The task: Reproduce the listing below without any change.

START

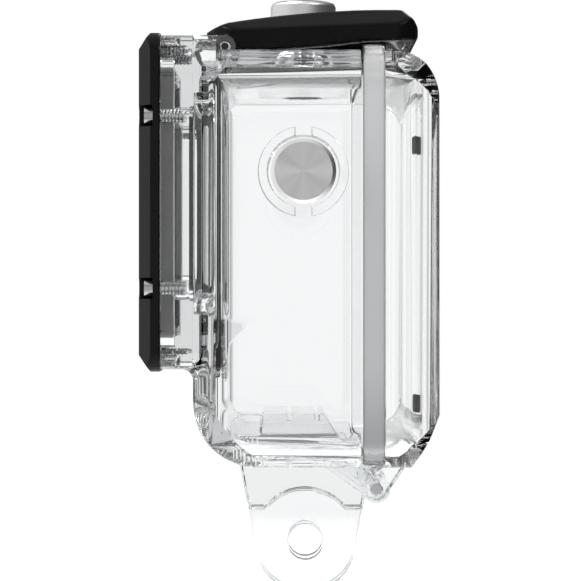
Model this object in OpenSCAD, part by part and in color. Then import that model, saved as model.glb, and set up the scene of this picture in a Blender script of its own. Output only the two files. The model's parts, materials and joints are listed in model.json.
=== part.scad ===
// Clear waterproof housing for a small action camera.
// Origin at the centre of the mounting finger bore, front towards -Y, top towards +Z.

/* [Shell] */
// Width of the shell from side to side
body_w = 79; // [70:0.5:96]
// Height of the shell from underside to top
body_h = 57.7; // [48:0.1:70]
// Depth of the front shell, front face to rear rim
shell_d = 23.05; // [19:0.05:28]
// Depth of the back door
door_d = 7.6; // [6.3:0.1:9.2]
// Thickness of the side walls
side_wall = 3; // [2.4:0.1:3.6]
// Thickness of the top wall
top_wall = 3.2; // [2.9:0.1:3.8]
// Thickness of the floor
floor_wall = 2.5; // [2:0.1:3]
// Thickness of the door's back wall
door_wall = 2.25; // [1.8:0.05:2.7]
// Thickness of the door seal
seal_t = 3; // [2.5:0.1:3.6]

/* [Port] */
// Outer size of the square port bezel
bezel_size = 46.5; // [38.7:0.1:50]
// Depth of the port bezel
bezel_d = 3; // [2.5:0.1:3.6]
// Thickness of the window
window_t = 1.8; // [1.4:0.1:2]
// Thread radius of the bezel screws
screw_r = 0.9; // [0.7:0.05:1.1]

/* [Mount foot] */
// Radius of the finger bore
bore_r = 2.6; // [2.5:0.05:3.2]
// Thickness of one finger
finger_t = 3; // [2.5:0.1:3.6]
// Gap between the fingers
finger_gap = 3.1; // [2.6:0.1:3.8]

/* [Hinge and latch] */
// Radius of the door hinge pins
hinge_pin_r = 0.8; // [0.65:0.05:1]
// Width of the latch lever
latch_w = 38; // [31:0.5:42]
// Radius of the latch pivot pin
latch_pin_r = 0.7; // [0.55:0.05:0.85]

/* [Buttons] */
// Radius of the side button's cap
side_cap_r = 4.45; // [3.7:0.05:5.4]
// Radius of the side button's shaft
side_shaft_r = 1.1; // [0.9:0.05:1.3]
// Travel of the side button
side_travel = 1.8; // [1.2:0.1:1.8]
// Radius of the shutter button's cap
shutter_cap_r = 5.1; // [4.2:0.05:6.2]
// Radius of the shutter button's shaft
shutter_shaft_r = 1.5; // [1.2:0.05:1.8]
// Travel of the shutter button
shutter_travel = 2.5; // [1.8:0.1:2.5]

/* [Hidden] */
$fn = 96;
// gap kept between pieces that move past each other
part_gap = 0.3;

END

Result:
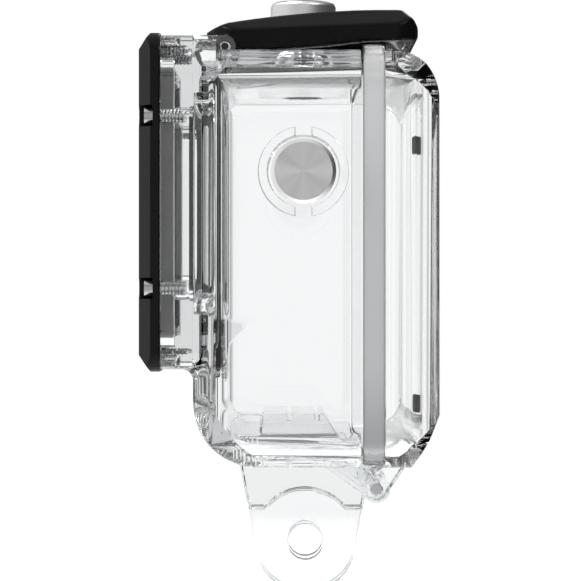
Model this object in OpenSCAD, part by part and in color. Then import that model, saved as model.glb, and set up the scene of this picture in a Blender script of its own. Output only the two files. The model's parts, materials and joints are listed in model.json.
=== part.scad ===
// Clear waterproof housing for a small action camera.
// Origin at the centre of the mounting finger bore, front towards -Y, top towards +Z.

/* [Shell] */
// Width of the shell from side to side
body_w = 79; // [70:0.5:96]
// Height of the shell from underside to top
body_h = 57.7; // [48:0.1:70]
// Depth of the front shell, front face to rear rim
shell_d = 23.05; // [19:0.05:28]
// Depth of the back door
door_d = 7.6; // [6.3:0.1:9.2]
// Thickness of the side walls
side_wall = 3; // [2.4:0.1:3.6]
// Thickness of the top wall
top_wall = 3.2; // [2.9:0.1:3.8]
// Thickness of the floor
floor_wall = 2.5; // [2:0.1:3]
// Thickness of the door's back wall
door_wall = 2.25; // [1.8:0.05:2.7]
// Thickness of the door seal
seal_t = 3; // [2.5:0.1:3.6]

/* [Port] */
// Outer size of the square port bezel
bezel_size = 46.5; // [38.7:0.1:50]
// Depth of the port bezel
bezel_d = 3; // [2.5:0.1:3.6]
// Thickness of the window
window_t = 1.8; // [1.4:0.1:2]
// Thread radius of the bezel screws
screw_r = 0.9; // [0.7:0.05:1.1]

/* [Mount foot] */
// Radius of the finger bore
bore_r = 2.6; // [2.5:0.05:3.2]
// Thickness of one finger
finger_t = 3; // [2.5:0.1:3.6]
// Gap between the fingers
finger_gap = 3.1; // [2.6:0.1:3.8]

/* [Hinge and latch] */
// Radius of the door hinge pins
hinge_pin_r = 0.8; // [0.65:0.05:1]
// Width of the latch lever
latch_w = 38; // [31:0.5:42]
// Radius of the latch pivot pin
latch_pin_r = 0.7; // [0.55:0.05:0.85]

/* [Buttons] */
// Radius of the side button's cap
side_cap_r = 4.45; // [3.7:0.05:5.4]
// Radius of the side button's shaft
side_shaft_r = 1.1; // [0.9:0.05:1.3]
// Travel of the side button
side_travel = 1.8; // [1.2:0.1:1.8]
// Radius of the shutter button's cap
shutter_cap_r = 5.1; // [4.2:0.05:6.2]
// Radius of the shutter button's shaft
shutter_shaft_r = 1.5; // [1.2:0.05:1.8]
// Travel of the shutter button
shutter_travel = 2.5; // [1.8:0.1:2.5]

/* [Hidden] */
$fn = 96;
// gap kept between pieces that move past each other
part_gap = 0.3;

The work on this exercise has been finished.